The U.S. Supreme Court decided Tuesday not to hear the Microsoft Corp. antitrust case until the breakup order against the company is first reviewed by the U.S. Court of Appeals, rejecting the government’s argument that the case deserved an expedited review by the nation’s highest court because of its “immense” economic importance.
Legal experts said the Supreme Court’s decision not to immediately take up Microsoft’s appeal of U.S. District Court Judge Thomas Penfield Jackson’s June order that it be split into two separate companies is good news for the software vendor. An initial review by the Washington D.C.-based appeals court gives Microsoft more time to present its case and improves its odds for reversing or weakening Jackson’s ruling that the company used a monopoly in operating systems to thwart competition and stifle innovation, according to legal analysts.

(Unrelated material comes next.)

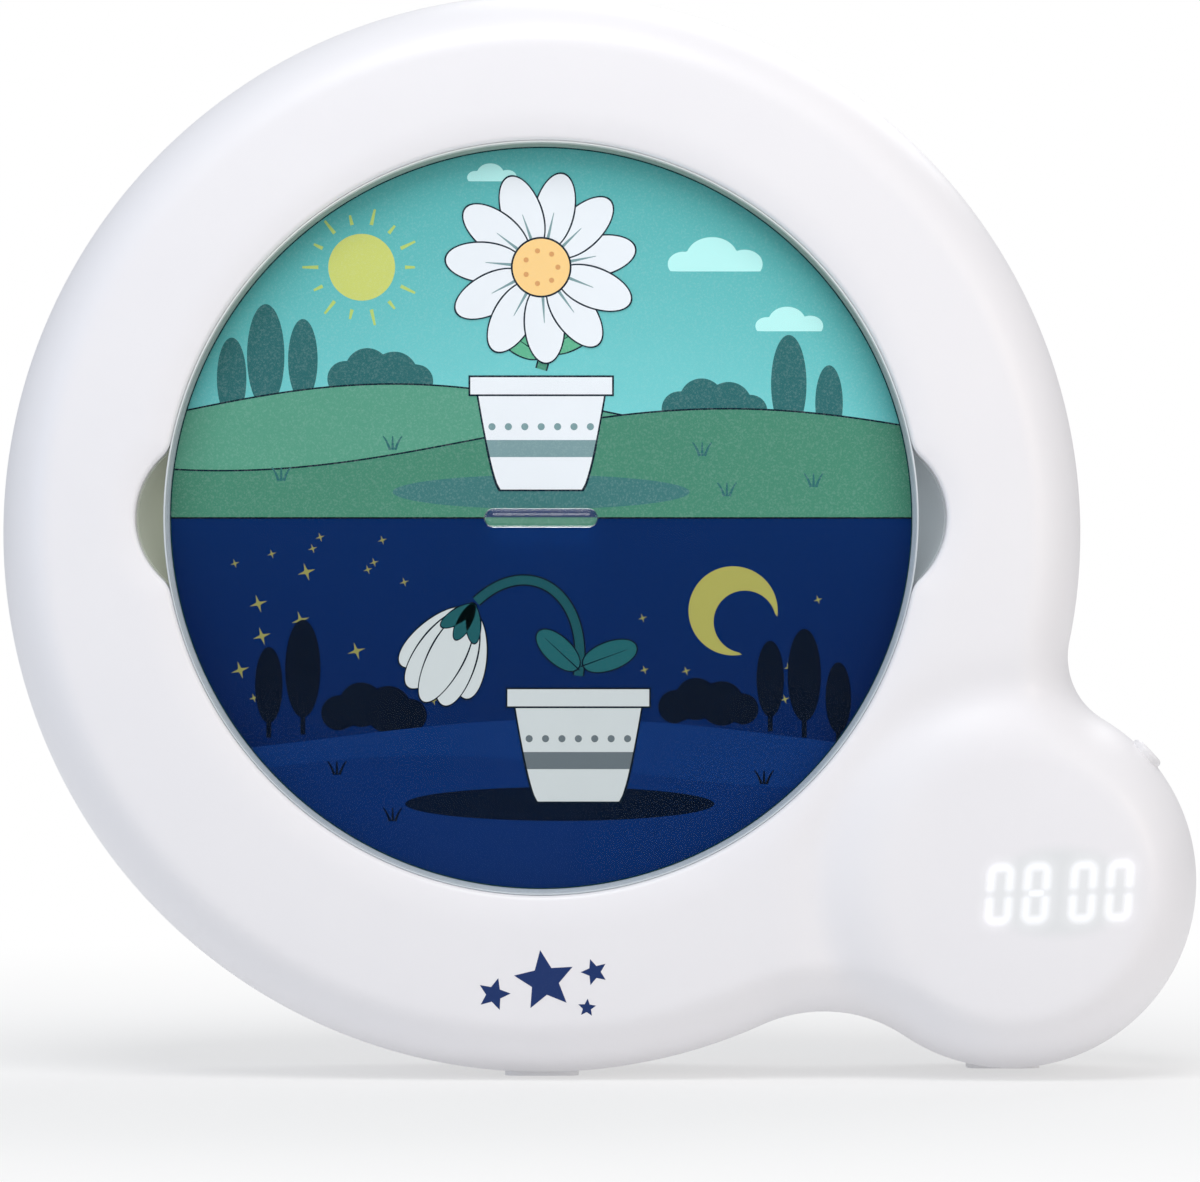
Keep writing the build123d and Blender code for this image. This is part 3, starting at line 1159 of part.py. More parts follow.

The U.S. Court of Appeals may be a friendlier venue for Microsoft than Jackson’s courtroom, based on earlier decisions that the panel made in antitrust-related proceedings against the company. Two years ago, for example, the appeals court reversed an injunction issued by Jackson that prohibited Microsoft from bundling its Internet Explorer Web browser with Windows 95.
Involving the appeals court in the case “could only lead to [Microsoft’s] advantage,” said Yee Wah Chin, an antitrust attorney at Mintz, Levin, Cohn, Ferris, Glovsky and Popeo, P.C. in Washington D.C. “Conversely, for the government, they have more shots at losing.”
The immediate impact of the Supreme Court’s decision is to prolong a case that has been in litigation since May 1998, when 19 states and the U.S. Department of Justice filed a lawsuit against Microsoft accusing it of anticompetitive behavior. The appeals court isn’t expected to complete its work on the case until this time next year. Barring any settlement, the case would then probably go back to the Supreme Court for consideration, with a final decision on the matter coming by mid-2002.
Microsoft spokesman Jim Cullinan said Tuesday the company remains “confident of our case on appeal,” regardless of whether it was heard by the court of appeals or directly by the Supreme Court. “We look forward to presenting our arguments,” he added. Justice Department officials couldn’t be reached by deadline for comment on the decision.
In written arguments to the Supreme Court, the government had argued that an expedited review was necessary because of the uncertainty that Jackson’s breakup order had created, particularly for high-tech companies that are dependent on Microsoft’s operating system specifications for systems development. But Microsoft argued that the case was “too messy” for the Supreme Court and needed an initial review by the lower appellate court to clarify the issues involved in the matter.
While Tuesday’s announcement was a victory for Microsoft, Hillard Sterling, an antitrust attorney at Gordon & Glickson LLC in Chicago, said the Supreme Court’s decision not to immediately hear the company’s appeal shouldn’t be interpreted as a statement about the strength or weakness of the government’s case.
“I don’t think you can extrapolate a decision on the merits from these procedural issues,” Sterling said. “Doing so would be like reading tea leaves.”
But Sterling added that the decision does buy more time for Microsoft, something that helped IBM in its decade-long antitrust battle with the government in the 1970s. “The greater the delay, the stronger Microsoft’s arguments become that these markets are self-correcting,” he said. “Each day brings new technological and economic developments that arguably render this case less relevant to protecting competition.”